Plague DNA has been found dating back 4,000 years, making it the oldest evidence of the disease in Britain.
The discovery by researchers could help to understand which genes are “important in the spread of infectious diseases”, one of them said.
Scientists from the Francis Crick Institute (FCI) have identified three cases of Yersinia pestis – the bacteria that causes plague – in human remains.
Two were discovered at a mass burial at Charterhouse Warren in Somerset, and the other one in a ring cairn monument in Levens, Cumbria.
Working with local groups and the University of Oxford, the team took small skeletal samples from 34 individuals across the two sites.
They then drilled into teeth and extracted dental pulp, which can trap DNA remnants of infectious diseases.
Author Pooja Swali, a PhD student at the FCI, said that being able to detect “ancient pathogens from degraded samples” from such a long time ago was “incredible”.
She added: “These genomes can inform us of the spread and evolutionary changes of pathogens in the past, and hopefully help us understand which genes may be important in the spread of infectious diseases.
“We see that this Yersinia pestis lineage, including genomes from this study, loses genes over time, a pattern that has emerged with later epidemics caused by the same pathogen.”
Previously, plague has been identified in several individuals from Eurasia between 5,000 and 2,500 years before present (BP).
It has not been seen before in Britain during that period, the researchers suggested.

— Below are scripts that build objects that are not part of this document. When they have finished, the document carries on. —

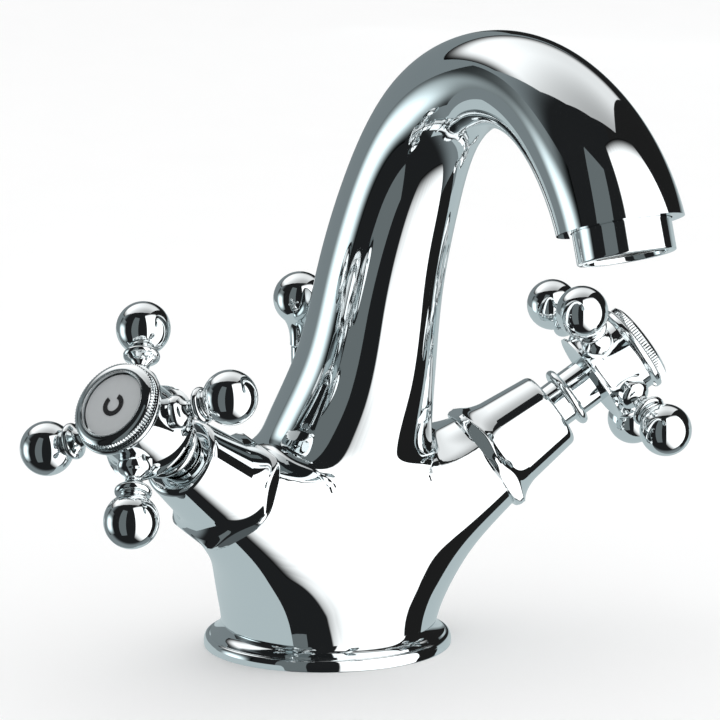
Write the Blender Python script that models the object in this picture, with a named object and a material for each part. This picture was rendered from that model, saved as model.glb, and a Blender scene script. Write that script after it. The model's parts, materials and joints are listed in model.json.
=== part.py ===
"""A bathroom basin mixer, rebuilt as separate pieces.

A cast body carries a swan-neck spout and two raised valve arms.  Each arm holds a quarter-turn
ceramic valve under a hexagon-footed bonnet, turned by a cross handle with four ball-ended spokes.
The spout ends in an aerator, and a pop-up waste rod with a ball knob slides in the back of the body.

Frame: +Z up, spout towards -Y, user's right +X, origin on the underside of the base flange.
Sizes are in millimetres and are scaled to metres as the meshes are made.
"""

import math

import bmesh
import bpy
import numpy as np
from mathutils import Matrix, Vector

MM = 0.001
GAP = 0.3  # clearance between separate pieces

# Base flange and neck of the cast body
FLANGE_RADIUS = 32.3
NECK_RADIUS = 27.4
NECK_HEIGHT = 8.0

# Spine of the body, column and spout: y, z, half width across X, half depth in the YZ plane
STATIONS = [
    (0.0, -6.0, 27.4, 27.4),
    (0.0, 9.0, 27.4, 27.4),
    (-1.2, 24.0, 28.6, 26.6),
    (-4.6, 39.0, 26.4, 22.0),
    (-9.7, 54.1, 23.6, 18.8),
    (-19.2, 75.9, 18.3, 17.4),
    (-26.0, 97.9, 16.1, 16.2),
    (-35.6, 120.4, 14.9, 14.8),
    (-50.6, 141.9, 12.9, 13.2),
    (-72.1, 152.8, 12.0, 11.7),
    (-95.9, 151.8, 12.5, 12.3),
    (-116.6, 139.9, 14.2, 13.8),
    (-128.3, 123.6, 14.8, 15.0),
    (-130.7, 116.0, 14.9, 15.1),
]
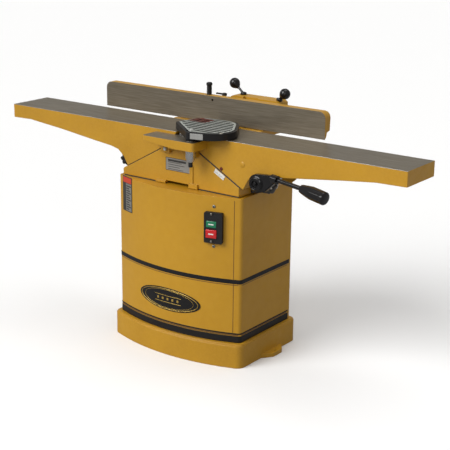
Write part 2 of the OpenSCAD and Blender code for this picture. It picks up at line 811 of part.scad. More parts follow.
module knife_wedges() {
    color("dimgray") on_head() for (a = knife_set) rotate([0, 0, a]) difference() {
        translate([body_r - 14.6, -0.2, 1]) linear_extrude(knife_len - 2)
            polygon([[0, 0], [12.5, 0], [11.2, 9.6], [0, 9.6]]);
        for (i = [0 : 3]) translate([body_r - 8, 20, 22 + 38 * i]) rotate([90, 0, 0])
            cylinder(d = 5, h = 16);
    }
}

module bearing_cup(y, depth) {
    translate([cutter_x, y, cutter_z]) rotate([90, 0, 0]) difference() {
        cylinder(r = block_r - 0.1, h = depth);
        translate([0, 0, 3]) cylinder(r = 18.5, h = depth);
        translate([0, 0, -1]) cylinder(r = 13, h = depth + 2);
    }
}

module bearing_blocks() {
    color("dimgray") {
        bearing_cup(-80, 20);
        mirror([0, 1, 0]) bearing_cup(-81.5, 20);
    }
}

module ball_bearing(y) {
    translate([cutter_x, y, cutter_z]) rotate([90, 0, 0]) difference() {
        cylinder(r = 18.45, h = bearing_w);
        translate([0, 0, -1]) cylinder(d = journal_d + 0.04, h = bearing_w + 2);
        for (z = [-1, bearing_w - 1]) translate([0, 0, z]) difference() {
            cylinder(r = 16, h = 2);
            translate([0, 0, -1]) cylinder(r = 12.5, h = 4);
        }
    }
}

module bearings() {
    color("silver") {
        ball_bearing(-83.2);
        ball_bearing(84.7 + bearing_w);
    }
}

// ---------- guard ----------

guard_low = table_h + 2;
guard_top = guard_low + guard_h;

// Pork-chop plan: post corner, nose, two crowns over the tables and a far tip, as [x, y, radius].
guard_lobes = [[104, -144, 24], [134, -74, 84], [96, -12, 84], [24, 14, 50], [-26, -50, 13]];

module guard_plan(grow) {
    offset(delta = grow) hull() for (c = guard_lobes) translate([c[0], c[1]]) circle(r = c[2], $fn = 96);
}

module guard_body() {
    color("black") difference() {
        union() {
            translate([0, 0, guard_low]) linear_extrude(guard_h - 2) guard_plan(0);
            translate([guard_x, guard_y, guard_low - 11]) cylinder(d = 34, h = 12);
        }
        translate([0, 0, guard_low + 9]) linear_extrude(guard_h) guard_plan(-13);
        translate([guard_x, guard_y, guard_low - 20]) cylinder(d = 20 + 2 * run, h = 60);
        translate([guard_x, guard_y, guard_low + 9]) cylinder(d = 30, h = 60);
    }
}

slat_turn = 1;
slat_pitch = 22;
slat_gap = 12;

module guard_slots() {
    intersection() {
        guard_plan(-18);
        translate([guard_x, 0]) rotate([0, 0, slat_turn]) for (row = [-9 : 5])
            translate([0, row * slat_pitch + 3]) square([500, slat_gap], center = true);
    }
}

module guard_grille() {
    color("lightgray") translate([0, 0, guard_top - 2]) linear_extrude(1.6) difference() {
        guard_plan(-11);
        guard_slots();
    }
}

module guard_side_plate() {
    color("silver") translate([132.8, -161.2, guard_low + 2]) rotate([0, 0, 14.8])
        translate([-23, -1.2, 0]) cube([46, 1, guard_h - 6]);
}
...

This widespread geographical spread indicates it was easily transmitted.
Pontus Skoglund, group leader of the Ancient Genomics Laboratory at the FCI, said: “This research is a new piece of the puzzle in our understanding of the ancient genomic record of pathogens and humans, and how we co-evolved.
“Future research will do more to understand how our genomes responded to such diseases in the past, and the evolutionary arms race with the pathogens themselves, which can help us to understand the impact of diseases in the present or in the future.”
The findings are published in Nature Communications.